71 caddy limo question

According to the recent McPherson & McCall book on the history of the Cadillac Series 75, Cadillac built 752 nine-passenger sedans and 848 limousines for a total of 1,600 units. The book also illustrates the cars and gives prices.
 
Shortly after that strike ended, the Cad dealer in Anderson, IN, got in a couple of new Fleetwood Broughams with terrible fit-and-finish. Workers must have still been upset or in an awful ( imposed, no doubt ) hurry when those two were trimmed.
 
According to the recent McPherson & McCall book on the history of the Cadillac Series 75, Cadillac built 752 nine-passenger sedans and 848 limousines for a total of 1,600 units. The book also illustrates the cars and gives prices.

Actually this would be a 9 passenger sedan being no divider. Has landau bars with no window in the roof quarters.
 
Ah...memories.......speaking of '71's......

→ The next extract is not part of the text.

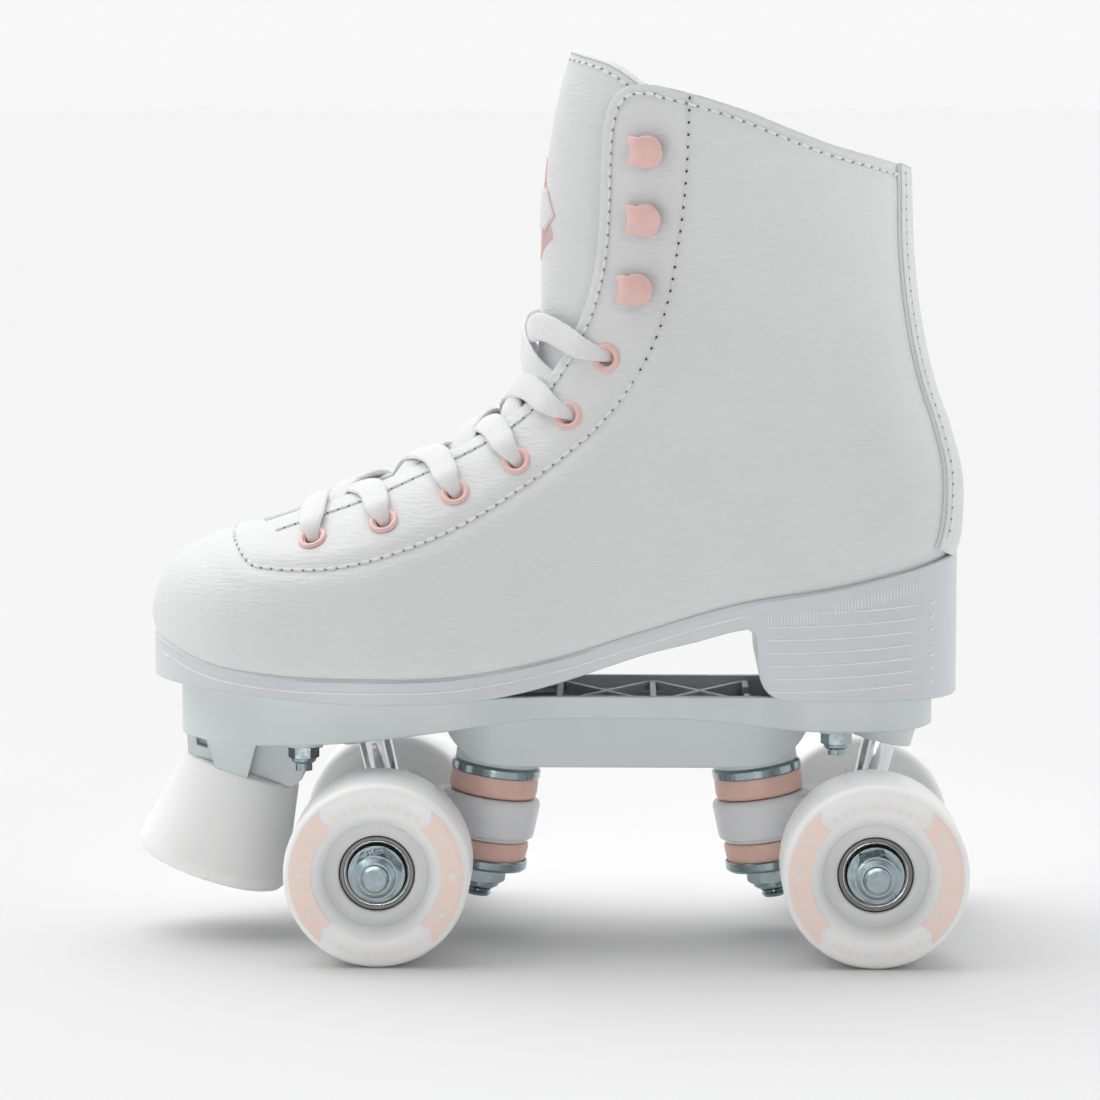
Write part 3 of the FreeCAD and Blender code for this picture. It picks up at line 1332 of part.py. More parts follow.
doc.recompute()
failed = [obj.Name for obj in doc.Objects
          if any(state in ("Invalid", "Error") for state in obj.State)]
if failed:
    raise SystemExit("failed objects: " + ", ".join(failed))
for label, obj in NODES.items():
    if obj.Shape.isNull() or not obj.Shape.isValid() or not obj.Shape.Solids:
        raise SystemExit("bad shape: " + label)
for label, obj in NODES.items():
    obj.Shape.exportStep(f"parts/{label}.step")
    box = obj.Shape.BoundBox
    print(label, len(obj.Shape.Solids), round(obj.Shape.Volume), "mm3",
          [round(value, 1) for value in (box.XMin, box.XMax, box.YMin, box.YMax, box.ZMin, box.ZMax)])
print(len(NODES), "nodes written")
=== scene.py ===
"""White quad roller skate with pink cushions, eyelets and hooks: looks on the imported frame."""

import math
from contextlib import contextmanager

import bmesh
import bpy
import numpy as np
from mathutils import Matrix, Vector
from mathutils.bvhtree import BVHTree
from mathutils.kdtree import KDTree


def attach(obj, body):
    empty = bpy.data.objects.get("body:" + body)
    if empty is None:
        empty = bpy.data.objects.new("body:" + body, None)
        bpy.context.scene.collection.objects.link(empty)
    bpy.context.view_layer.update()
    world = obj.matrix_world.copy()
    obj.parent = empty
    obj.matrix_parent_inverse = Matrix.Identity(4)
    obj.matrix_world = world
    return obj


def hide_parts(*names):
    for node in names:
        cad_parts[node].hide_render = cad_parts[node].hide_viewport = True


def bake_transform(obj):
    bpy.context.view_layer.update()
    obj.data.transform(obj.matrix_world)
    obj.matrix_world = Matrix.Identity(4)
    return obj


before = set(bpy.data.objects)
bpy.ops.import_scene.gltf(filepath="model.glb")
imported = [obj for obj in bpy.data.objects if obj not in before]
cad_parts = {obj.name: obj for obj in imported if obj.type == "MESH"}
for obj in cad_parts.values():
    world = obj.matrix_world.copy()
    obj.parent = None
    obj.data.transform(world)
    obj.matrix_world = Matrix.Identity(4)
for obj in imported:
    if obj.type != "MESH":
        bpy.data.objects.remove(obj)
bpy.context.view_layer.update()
MM = 0.001
TRUCKS = {"front": -1, "rear": 1}
SIDES = {"left": -1, "right": 1}

# ------------------------------------------------------------------ camera and stage

bpy.context.scene.view_settings.view_transform = "Standard"


def make_camera():
    """Long lens a little above the boot's middle, level with the wearer's left side."""
    data = bpy.data.cameras.new("camera")
    data.lens = CAMERA_LENS
    data.sensor_width = 36.0
    data.clip_end = 50.0
    camera = bpy.data.objects.new("camera", data)
    bpy.context.scene.collection.objects.link(camera)
    camera.location = Vector(CAMERA_PLACE) * MM
    aim = Vector(CAMERA_AIM) * MM - camera.location
    camera.rotation_euler = aim.to_track_quat("-Z", "Y").to_euler()
    bpy.context.scene.camera = camera


def new_object(name, verts, faces, smooth=True):
    """Mesh object from points in millimetres."""
    mesh = bpy.data.meshes.new(name)
    mesh.from_pydata([tuple(float(c) * MM for c in v) for v in verts], [], faces)
    mesh.validate()
    mesh.update()
    mesh.polygons.foreach_set("use_smooth", [smooth] * len(mesh.polygons))
    obj = bpy.data.objects.new(name, mesh)
    bpy.context.scene.collection.objects.link(obj)
    return obj


def make_floor():
    """Wide level floor of pale matt board."""
    reach = 60000.0
    floor = new_object("floor", [(-reach, -reach, 0.0), (reach, -reach, 0.0),
                                 (reach, reach, 0.0), (-reach, reach, 0.0)], [(0, 1, 2, 3)])
    paint = bpy.data.materials.new("floor_paint")
    paint.use_nodes = True
    shader = paint.node_tree.nodes["Principled BSDF"]
    shader.inputs["Base Color"].default_value = (FLOOR_WHITE, FLOOR_WHITE, FLOOR_WHITE, 1)
    shader.inputs["Roughness"].default_value = 1.0
    shader.inputs["Specular IOR Level"].default_value = 0.0
    floor.data.materials.append(paint)


def make_studio():
    """White room all round, darker on the photographer's side and brighter overhead."""
    world = bpy.data.worlds.new("studio")
    bpy.context.scene.world = world
    world.use_nodes = True
    tree = world.node_tree
    sky = tree.nodes["Background"]
    sky.inputs["Color"].default_value = (1.0, 1.0, 1.0, 1)
    direction = tree.nodes.new("ShaderNodeTexCoord").outputs["Generated"]
    level = None
    for aim, start, full, value in STUDIO_ZONES:
        dot = tree.nodes.new("ShaderNodeVectorMath")
        dot.operation = "DOT_PRODUCT"
        dot.inputs[1].default_value = Vector(aim).normalized()
        tree.links.new(direction, dot.inputs[0])
        spread = tree.nodes.new("ShaderNodeMapRange")
        spread.interpolation_type = "SMOOTHSTEP"
        spread.inputs["From Min"].default_value = start
        spread.inputs["From Max"].default_value = full
        spread.inputs["To Min"].default_value = 1.0 if level is not None else ROOM_WHITE
        spread.inputs["To Max"].default_value = value if level is not None else ROOM_WHITE * value
        tree.links.new(dot.outputs["Value"], spread.inputs["Value"])
        if level is None:
            level = spread.outputs["Result"]
            continue
        product = tree.nodes.new("ShaderNodeMath")
        product.operation = "MULTIPLY"
        tree.links.new(level, product.inputs[0])
        tree.links.new(spread.outputs["Result"], product.inputs[1])
        level = product.outputs[0]
    tree.links.new(level, sky.inputs["Strength"])


def softbox(name, size, spread, energy, place, target):
    """Rectangular lamp in front of the skate."""
    data = bpy.data.lights.new(name, "AREA")
    data.shape = "RECTANGLE"
    data.size, data.size_y = size
    data.spread = math.radians(spread)
    data.energy = energy
    light = bpy.data.objects.new(name, data)
    bpy.context.scene.collection.objects.link(light)
    light.location = place
    aim = Vector(target) - light.location
    light.rotation_euler = aim.to_track_quat("-Z", "Y").to_euler()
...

My first pro-car ever was a 1971 Fleetwood Seventy-Five Sedan, white with a black painted top and blue cloth interior. I bought it in Anderson, IN in 1983 and it had about 60K miles on it. I remember my roommate and I paid $1800 for it. My roommate and I would put a cooler full of cold, refreshing beverages in the back seat and ride around Ball State University and pick up friends and willing women off the sidewalks who wanted a free beer and a ride to class. It worked out pretty well for a couple of years. I then moved to Orlando, FL and took the limo with me. I finally sold it in 1986 for $1800 to a friend of my dad's named Charlie Brown who used it to drive his drunken buddies to the dog track in Daytona Beach. Great first pro-car and of course I had never even heard of the PCS back then. Wish I had!!!
 
The story that I told on another thread about the professor with the MG and the big dog took place at Ball State, which I attended from '60 - '64. Do you recall a f.h. in Anderson that had one of the very rare Ghia Crown Imperial limos in the early '70's? It was a dark blue '63, of which only about 20 were built. Chrysler shipped a convertible chassis with a 2 dr hdtp body on it to Torino, and quite awhile later Ghia sent back a Crown limo with an $18,500 price tag. Quite unusual for one to be used by a f.h. Do you recall the BSU nickname "Fruit Jar Tech?"
 
Bsu

Jim, I do not remember ever hearing of the car you mentioned. Sounds like a great car though. I did not go to Anderson much at all as all the 'action' was right there in Muncie. Unfortunately, I was not really into 'pro-cars' back then and really didn't notice them. My roommate and I just bought the '71 limo as a 'party car'. It was 1983 and my every day driver was a 1980 Cadillac Sedan Deville, I was living large in those days. I also had a 1982 Yamaha XS-1100 motorcycle. I remember taking a few dozen "Ball U" t-shirts to spring break in Ft. Lauderdale and selling them all quickly. Students from other schools got a kick out of them. The nickname I remember most for BSU was 'Testicle Tech'. Am I allowed to type the word 'testicle' on this website?? Lee Ann probably has already done it.............................
 
Good grief. The place was not nearly so bawdy when I was there. The "Fruit Jar Tech" monicker comes from the fact that the Ball Brothers, who bought the school in the 1920's, made their fortunes from the canning jar business. Most of those Mason jars were made in the big glass plant on the s.e. side of Muncie, all the way across town from the campus. East and West sides of Muncie were - and still are - two different worlds. Muncie is also famous for being the "Middletown" in the pioneering sociological study of the same name, published in the late '20's and re-visited many times since by numerous scholars. And, of course, is well known in car circles for all those trannies made there, including the overdrive, which was invented in Muncie in the '30's by a fellow at Warner Gear. Muncie was a great smokestack era town, but is now a wholly different place, dominated by BSU and sprawl. I liked the old place better.